Additionally, the Labour Force Survey asks questions about respondents’ business income. This allows Statistics Canada to redistribute that category of income as well. Unfortunately, in the United States, there are no similar sources of high-frequency business income data to draw on.
Realtime Inequality distributes wages using the Quarterly Census of Employment and Wages. The QCEW does not provide disaggregated data on the wages of particular employees, but it does report out the total money spent on wages in highly disaggregated cells. Pioneering work by Byoungchan Lee of the Hong Kong University of Science and Technology demonstrates that the QCEW can be used to proxy for the distribution of income.
For other sources of income, among them interest and dividends, both Statistics Canada and Realtime Inequality use old, known distributions mapped onto current quarter aggregates. These sources of income account for relatively small percentages of household income outside the top 10 percent of households, making them less important as contributors to inequality.
Implications for the methods of disaggregating U.S. economic data
One significant caveat is necessary. To date, Statistics Canada has not released a public analysis of the accuracy of their method. Subannual estimation of inequality necessarily relies on a modeling approach that may make these estimates less accurate. So-called nowcasting techniques, such as the one described above, require revisions when more accurate annual data are released.
Until that analysis is released, some caution is warranted. The Realtime Inequality website, which uses a similar approach to nowcasting, has shown that the approach can be relatively accurate. In their methods paper, the creators of Realtime Inequality show that they only rarely make errors in the direction of growth. That is, they very rarely find that income for a particular income group—say, the bottom 50 percent—is shrinking when it is, in fact, growing.
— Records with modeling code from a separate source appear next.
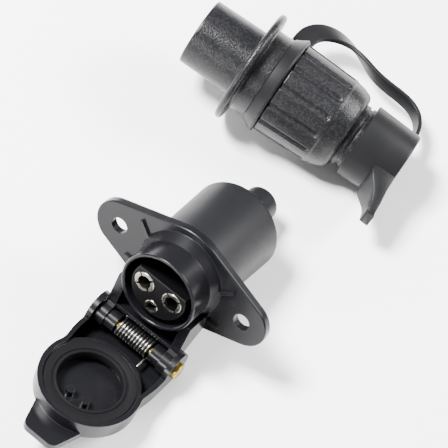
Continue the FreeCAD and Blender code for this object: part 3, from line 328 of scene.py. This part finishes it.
# %% The finishes
finishes = {
    "black_plastic": finish_material(
        "satin_black_plastic", (0.004, 0.004, 0.005), (0.03, 0.03, 0.034), 0.24,
        grain_size=0.25, grain_depth=0.003, marks=0.06, edge_gain=0.5, soften=0.16, ior=1.3),
    # The grained plastic gets painted glints, light specks painted into its colour.
    "grained_plastic": finish_material(
        "grained_black_plastic", (0.0045, 0.0045, 0.0053), (0.035, 0.035, 0.038), 0.3,
        grain_size=0.55, grain_depth=0.055, painted_glint_strength=0.35, marks=0.06, edge_gain=0.35,
        soften=0.3, ior=1.32),
    "insert_plastic": finish_material(
        "insert_black_plastic", (0.002, 0.002, 0.0023), (0.02, 0.02, 0.02), 0.34,
        grain_size=0.3, grain_depth=0.006, soften=0.2, ior=1.18),
    "boot_rubber": finish_material(
        "boot_rubber", (0.0062, 0.0062, 0.0074), (0.015, 0.015, 0.015), 0.46,
        grain_size=0.3, grain_depth=0.008, marks=0.08, edge_gain=0.2, ior=1.27),
    "seal_rubber": finish_material(
        "seal_rubber", (0.0045, 0.0045, 0.005), (0.012, 0.012, 0.012), 0.6,
        grain_size=0.3, grain_depth=0.008, edge_gain=0.3, ior=1.14),
    "soft_rubber": finish_material(
        "strap_rubber", (0.0058, 0.0058, 0.0066), (0.018, 0.018, 0.018), 0.4,
        grain_size=0.3, grain_depth=0.006, marks=0.08, edge_gain=0.3, ior=1.25),
    "nickelled_brass": finish_material(
        "nickelled_brass", (0.4, 0.385, 0.34), (0.5, 0.4, 0.22), 0.2, metallic=1.0,
        grain_size=0.2, grain_depth=0.004, edge_gain=0.4),
    "steel": finish_material(
        "bright_steel", (0.22, 0.215, 0.21), (0.7, 0.69, 0.67), 0.26, metallic=1.0,
        grain_size=0.15, grain_depth=0.004, edge_gain=0.2),
    "black_steel": finish_material(
        "blackened_steel", (0.012, 0.012, 0.013), (0.1, 0.1, 0.1), 0.35, metallic=1.0,
        grain_size=0.15, grain_depth=0.004, edge_gain=0.3),
    "yellow_zinc": finish_material(
        "yellow_zinc", (0.34, 0.25, 0.05), (0.7, 0.62, 0.3), 0.3, metallic=1.0,
        grain_size=0.2, grain_depth=0.006, edge_gain=0.3),
}
slots = {row["node"]: row["material_slot"] for row in frame["record"]["subparts"]}
for name, node in nodes.items():
    node.data.materials.clear()
    node.data.materials.append(finishes[slots[name]])
print("finishes:", ", ".join(finishes))

# %% [markdown]
# ## Turning round pieces
# Most of this set is round, so one way of working serves many pieces. It starts from a
# flat circle, as on a lathe: the rim is extruded along the axis and scaled, ring by ring,
# until the outline is back where it began. Then the first and the last ring are merged,
# and a narrow bevel takes the razor edge off every corner, as a mould does.

# %% Modelling helpers


def start_fresh():
    """Leaves edit mode and deselects everything, so that an operator acts on one piece only."""
    if bpy.context.object and bpy.context.object.mode != "OBJECT":
        bpy.ops.object.mode_set(mode="OBJECT")
    bpy.ops.object.select_all(action="DESELECT")


def pick(piece):
    """Selects one piece and makes it the active one."""
    start_fresh()
    piece.select_set(True)
    bpy.context.view_layer.objects.active = piece


def apply_modifier(piece, kind, **settings):
    """Adds a modifier, sets it and applies it."""
    pick(piece)
    modifier = piece.modifiers.new(kind.lower(), kind)
    for name, value in settings.items():
        setattr(modifier, name, value)
    bpy.ops.object.modifier_apply(modifier=modifier.name)


def turned(name, outline, segments=128):
    """A closed round piece: outline is (radius, height) in mm and comes back to its start."""
    start_fresh()
    (radius, height), rest = outline[0], outline[1:] + outline[:1]
    bpy.ops.mesh.primitive_circle_add(vertices=segments, radius=radius * MM, location=(0, 0, height * MM))
    piece = bpy.context.object
    piece.name = piece.data.name = name
    bpy.ops.object.mode_set(mode="EDIT")
    bpy.ops.mesh.select_all(action="SELECT")
    for next_radius, next_height in rest:
        rise = (next_height - height) * MM
        bpy.ops.mesh.extrude_region_move(TRANSFORM_OT_translate={"value": (0, 0, rise)})
        grow = next_radius / radius
        bpy.ops.transform.resize(value=(grow, grow, 1), center_override=(0, 0, next_height * MM))
        radius, height = next_radius, next_height
    bpy.ops.mesh.select_all(action="SELECT")
    bpy.ops.mesh.remove_doubles(threshold=0.002 * MM)
    bpy.ops.mesh.normals_make_consistent(inside=False)
    bpy.ops.object.mode_set(mode="OBJECT")
    bpy.ops.object.transform_apply(location=True, rotation=True, scale=True)
    return piece


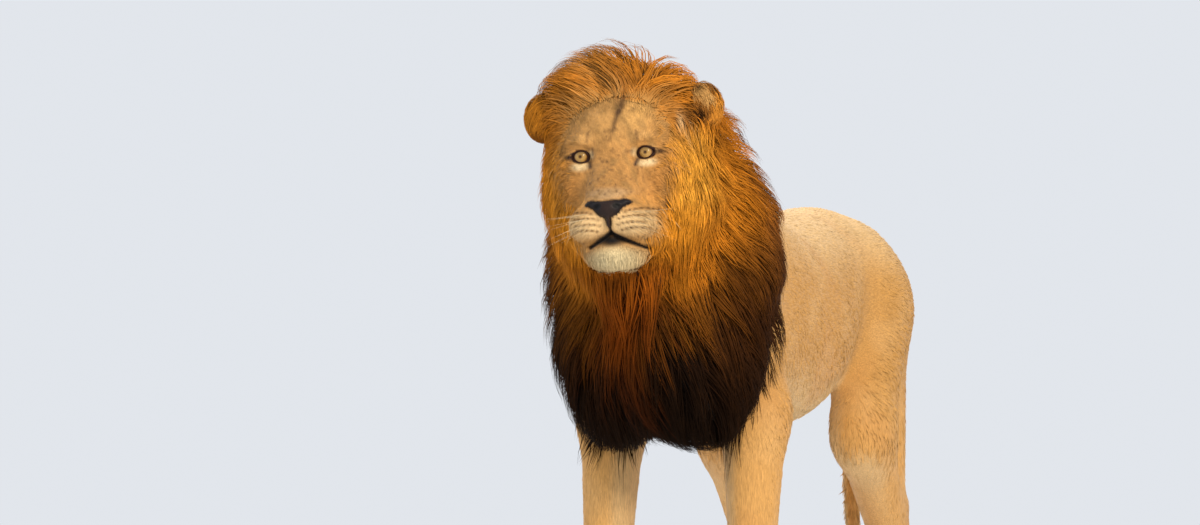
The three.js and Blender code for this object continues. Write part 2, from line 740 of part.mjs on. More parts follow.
/** The bare nose with a flat back, grown by `by`. */
function makeNose(by = 0) {
  const grid = [mirrored([57, 8.6]), marks(-162, [-80, 9.6]), marks(-147, [-76, 8.2])];
  const whole = surfaceOf(fieldOf(noseMasses()), grid, headFrame);
  return sideOf(solidOf(swollen(whole, by)), inBody({ point: [0, -101, 0], normal: [0, -1, 0] }), -by);
}

/** The groove between the lips, and the one that runs from it up to the nose. */
function mouthLine() {
  const line = [-76, -62, -43, -22, 0, 22, 43, 62, 76].map((x) => {
    const z = -153 - 36 * Math.min(1, Math.abs(x) / 62) ** 0.8;
    return faceAt(x, z, 1);
  });
  const lips = tube(line, [2, 4.5, 5, 5, 4.5, 5, 5, 4.5, 2], 5, 14);
  const cleft = tube([faceAt(0, -132, 1), faceAt(0, -144, 1), faceAt(0, -156, 1)], [3, 3, 3], 4, 2);
  return solidOf(lips).add(solidOf(cleft));
}

/** An eye with the lids round it: the mound of the lids, the ball, and the slit that opens on it. */
function makeEye(s) {
  const at = [s * EYE_SPREAD, -6, 0];
  const round = [EYE_RADIUS, EYE_RADIUS, EYE_RADIUS];
  return {
    eye: smallBall(at, round, [11, 8]),
    lids: smallBall([s * 67, -3, 0], [28, 27, 22], [12, 8], [0, s * 0.2, s * 0.25]),
    slit: smallBall([s * 68, -28, -1], [20, 20, 12], [10, 8], [0, s * 0.12, s * 0.5]),
  };
}

/** The head with its nose, eyes and ears, all put into `nodes`; returns the room it takes from the neck. */
function makeHead(nodes, flesh) {
  const whole = surfaceOf(skin, headGrid, headFrame);
  const grownHead = sideOf(solidOf(swollen(whole)), headCut, -GAP / 2);
  const underEars = solidOf(swollen(whole)).add(solidOf(swollen(flesh)));
  let face = solidOf(whole);
  nodes.nose = makeNose();
  face = face.subtract(makeNose(SWELL)).subtract(mouthLine());
  for (const [name, s] of Object.entries({ left: 1, right: -1 })) {
    const { eye, lids, slit } = makeEye(s);
    nodes[`eye_${name}`] = solidOf(eye);
    face = face.add(solidOf(lids)).subtract(solidOf(swollen(eye))).subtract(solidOf(slit));
    const cup = solidOf(earShell(s, EAR.outer)).subtract(solidOf(earShell(s, EAR.inner, EAR.depth)));
    nodes[`ear_${name}`] = largest(cup.subtract(underEars));
  }
  face = wasm.Manifold.union([face, ...beardLocks().map(solidOf)]);
  nodes.head = largest(sideOf(face, headCut));
  return grownHead;
}

const neckGrid = [mirrored([310, 62]), marks(-1090, [-260, 64]), marks(500, [1420, 64])];

/** The neck with its mane, whose hair leaves room for the ears. */
function makeNeck(skinOfNeck, others) {
  const flesh = sideOf(sideOf(solidOf(skinOfNeck), otherSide(headCut)), NECK_CUT);
  const core = surfaceOf(maneCore, neckGrid);
  const hair = wasm.Manifold.union([solidOf(core), ...maneLocks(core).map(solidOf)]);
  const ears = [1, -1].map((s) => solidOf(swollen(earShell(s, EAR.outer, 0, [8, 6]), EAR.room)));
  const combed = ears.reduce((rest, ear) => rest.subtract(ear), hair);
  return others.reduce((neck, other) => neck.subtract(other), flesh.add(combed));
}

function makeTail(grownTorso) {
  const whole = solidOf(tube(TAIL_LINE, TAIL_RADII, 8, 17)).subtract(grownTorso);
  const core = tube(TUFT.line, TUFT.core, 6, 5);
  const tuft = wasm.Manifold.union([core, ...tuftLocks()].map(solidOf));
  return {
    tail: sideOf(whole, TAIL_SPLIT),
    tail_tuft: largest(sideOf(whole.add(tuft), otherSide(TAIL_SPLIT))),
  };
}

// ---------------------------------------------------------------- the model

function makeNodes() {
  const nodes = {};
  const skinOfNeck = surfaceOf(skin, neckGrid);
  const grownHead = makeHead(nodes, skinOfNeck);
  const torso = makeTorso();
  const grownTorso = sideOf(solidOf(swollen(torso)), otherSide(NECK_CUT), -GAP / 2);
  nodes.torso = sideOf(solidOf(torso), otherSide(NECK_CUT));
  const legs = [];
  for (const [name, { side, stride }] of Object.entries(LEGS)) {
    const [kind, hand] = name.split("_");
    const leg = makeLeg(kind === "fore", side, stride);
    legs.push(solidOf(swollen(leg)));
    const aboveFoot = { point: [0, 0, PAW_CUT], normal: [0, 0, 1] };
    nodes[`${kind}leg_${hand}`] = largest(sideOf(solidOf(leg), aboveFoot).subtract(grownTorso));
    nodes[`paw_${name}`] = largest(sideOf(makePaw(kind === "fore", side, stride), otherSide(aboveFoot)));
  }
  nodes.neck = largest(makeNeck(skinOfNeck, [grownHead, grownTorso, ...legs]));
  return { ...nodes, ...makeTail(grownTorso) };
}

const FINISHES = {
  coat: { color: 0xb98a52, roughness: 0.85 },
  mane: { color: 0x6b3d1c, roughness: 0.8 },
  nose: { color: 0x2b1c19, roughness: 0.45 },
  eye: { color: 0xb98a3a, roughness: 0.15 },
};

/** The finish of a node by its name. */
function finishOf(name) {
  if (name.startsWith("eye")) return "eye";
  if (name === "nose") return "nose";
  return name === "neck" || name === "tail_tuft" ? "mane" : "coat";
}

const lion = new THREE.Group();
lion.position.set(0, ORIGIN_Y, 0);
for (const [name, solid] of Object.entries(makeNodes())) {
  const mesh = new THREE.Mesh(geometryOf(solid), new THREE.MeshStandardMaterial(FINISHES[finishOf(name)]));
  mesh.name = name;
  lion.add(mesh);
}

export default lion;
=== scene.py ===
"""A male lion, life size, as a still museum model: its skin, coat, mane, eyes, nose and whiskers.

The body is worked out in millimetres in the body's own frame: the spine along Y, the nose towards -Y, the lion's
left side at +X and the floor at z = 0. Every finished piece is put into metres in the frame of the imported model.
"""

from __future__ import annotations

import logging
import math
from collections.abc import Callable
from dataclasses import dataclass
from enum import Enum
from functools import cached_property

import bmesh
import bpy
import numpy as np
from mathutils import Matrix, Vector


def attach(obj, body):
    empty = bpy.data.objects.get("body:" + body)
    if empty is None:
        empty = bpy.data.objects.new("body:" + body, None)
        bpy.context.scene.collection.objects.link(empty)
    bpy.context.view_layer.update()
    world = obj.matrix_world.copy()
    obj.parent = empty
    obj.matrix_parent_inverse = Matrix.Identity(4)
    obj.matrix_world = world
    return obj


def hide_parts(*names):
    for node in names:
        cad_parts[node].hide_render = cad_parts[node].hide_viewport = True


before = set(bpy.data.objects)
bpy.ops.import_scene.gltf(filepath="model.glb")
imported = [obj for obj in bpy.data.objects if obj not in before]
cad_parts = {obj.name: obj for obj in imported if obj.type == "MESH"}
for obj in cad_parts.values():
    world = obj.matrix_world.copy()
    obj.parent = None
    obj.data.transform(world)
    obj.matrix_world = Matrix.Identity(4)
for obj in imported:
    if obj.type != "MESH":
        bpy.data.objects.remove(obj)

Array = np.ndarray
Point = tuple[float, float, float]
Flat = tuple[float, float]
Line = tuple[Flat, ...]
Sample = Callable[["Field"], Array]
Piece, Material = bpy.types.Object, bpy.types.Material
Tree, Node, Socket = bpy.types.NodeTree, bpy.types.Node, bpy.types.NodeSocket

log = logging.getLogger("lion")
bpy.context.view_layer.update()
BODY_NODE = "root"
ORIGIN_Y = 133.0  # from the body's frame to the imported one, along the spine
FACE_Y = -860.0  # in front of it, the skin has the head's short fur and folds
MANE_Y = -200.0  # the mane doesn't grow behind it
TAIL_Y = 712.0  # behind it there is only the tail
EYE_X = 67.0  # from the middle of the face to the middle of each eye's opening


# ---- frames and small sums


def in_metres(points: Array) -> Array:
    """Points of the body's frame, in millimetres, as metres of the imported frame."""
    return (points + np.array([0.0, ORIGIN_Y, 0.0])) / 1000.0


def turned(x: float = 0.0, y: float = 0.0, z: float = 0.0, order: str = "xyz") -> Array:
    """The matrix of three turns in degrees, multiplied in `order`.

    Args:
        x: turn about X.
        y: turn about Y.
        z: turn about Z.
        order: the order of the factors, left to right.

    Returns:
        A 3 x 3 matrix.
    """
    (cx, sx), (cy, sy), (cz, sz) = ((math.cos(math.radians(a)), math.sin(math.radians(a))) for a in (x, y, z))
    parts = {
        "x": np.array([[1, 0, 0], [0, cx, -sx], [0, sx, cx]]),
        "y": np.array([[cy, 0, sy], [0, 1, 0], [-sy, 0, cy]]),
        "z": np.array([[cz, -sz, 0], [sz, cz, 0], [0, 0, 1]]),
    }
    return parts[order[0]] @ parts[order[1]] @ parts[order[2]]


def smooth(values: Array, start: float, end: float) -> Array:
    """A soft step from 0 at `start` to 1 at `end`, which may be the lower of the two."""
    t = np.clip((values - start) / (end - start), 0.0, 1.0)
    return t * t * (3 - 2 * t)


def unit(vectors: Array) -> Array:
    """The same directions with length 1."""
    return vectors / np.maximum(np.linalg.norm(vectors, axis=-1, keepdims=True), 1e-9)


def along(ways: Array, outs: Array) -> Array:
    """The part of each way that runs along the surface whose way out is given, with length 1."""
    return unit(ways - outs * np.sum(ways * outs, axis=-1, keepdims=True))


def ripple(points: Array, size: float, seed: int) -> Array:
    """A slow pattern over space, from about -1 to 1.

    Args:
        points: the places, one a row.
        size: millimetres from one crest to the next.
        seed: which pattern.

    Returns:
        One value for each point.
    """
    draw = np.random.default_rng(seed)
    total = np.zeros(len(points))
    for _ in range(5):
        wave = unit(draw.normal(size=3)) * (2 * math.pi / size) * draw.uniform(0.6, 1.6)
        total += np.sin(points @ wave + draw.uniform(0, 2 * math.pi))
    return total / 2.6


def linear(code: str) -> Array:
    """An sRGB hex colour as linear red, green and blue."""
    channels = np.array([int(code[i : i + 2], 16) for i in (1, 3, 5)]) / 255
    return np.where(channels <= 0.04045, channels / 12.92, ((channels + 0.055) / 1.055) ** 2.4)


def side_name(side: int) -> str:
    """What the lion's own side is called: 1 is its left, -1 its right."""
    return "left" if side > 0 else "right"


def lay(under: Array, over: Array | Point, weight: Array) -> None:
    """Blends colours or directions into those that are there, as far as the weight of each row says."""
    under += weight[:, None] * (over - under)


@dataclass(frozen=True)
class Place:
    """A turned and moved frame, such as the head's."""

    turn: Array
    move: Array

    def into(self, points: Array) -> Array:
        """Points of the body's frame, as points of this one."""
        return (points - self.move) @ self.turn

    def out_of(self, points: Array) -> Array:
        """Points of this frame, as points of the body's."""
        return points @ self.turn.T + self.move


BODY = Place(np.eye(3), np.zeros(3))
HEAD = Place(turned(z=7) @ turned(y=-4), np.array([10.0, -968.0, 1161.0]))  # the origin between the eyes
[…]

This is an encouraging sign for the methodology, but more error analysis is necessary.
Statistics Canada may have some advantages that are unavailable to the U.S. Bureau of Economic Analysis. Canada’s Social Policy Simulation Database provides blended administrative and survey data to use as a base for the statistics. The U.S. Bureau of Economic Analysis has no similar starting point and begins instead with the Annual Social and Economic Supplement to the Current Population Survey. The Realtime Inequality team starts with IRS tax data. It is not entirely clear how these differing data sources affect accuracy. More work is necessary to better understand why all these data sources fall short of national income aggregates.
In short, considerable research is still necessary. In 2021, BEA issued a report on the feasibility of creating quarterly distributions. At the time, no one had demonstrated a working prototype of quarterly reporting using current distributions of government transfers and earnings. BEA did not investigate the possibility of using the QCEW data or another dataset to make those redistributions.
In light of continued interest from policymakers and proof of concept from both Realtime Inequality and Statistics Canada, it would be appropriate for BEA to revisit this decision. A prototype dataset blending existing BEA data with QCEW data would provide an opportunity to test the accuracy of more timely predictions and decide whether they meet the necessary standards of national statistical reporting.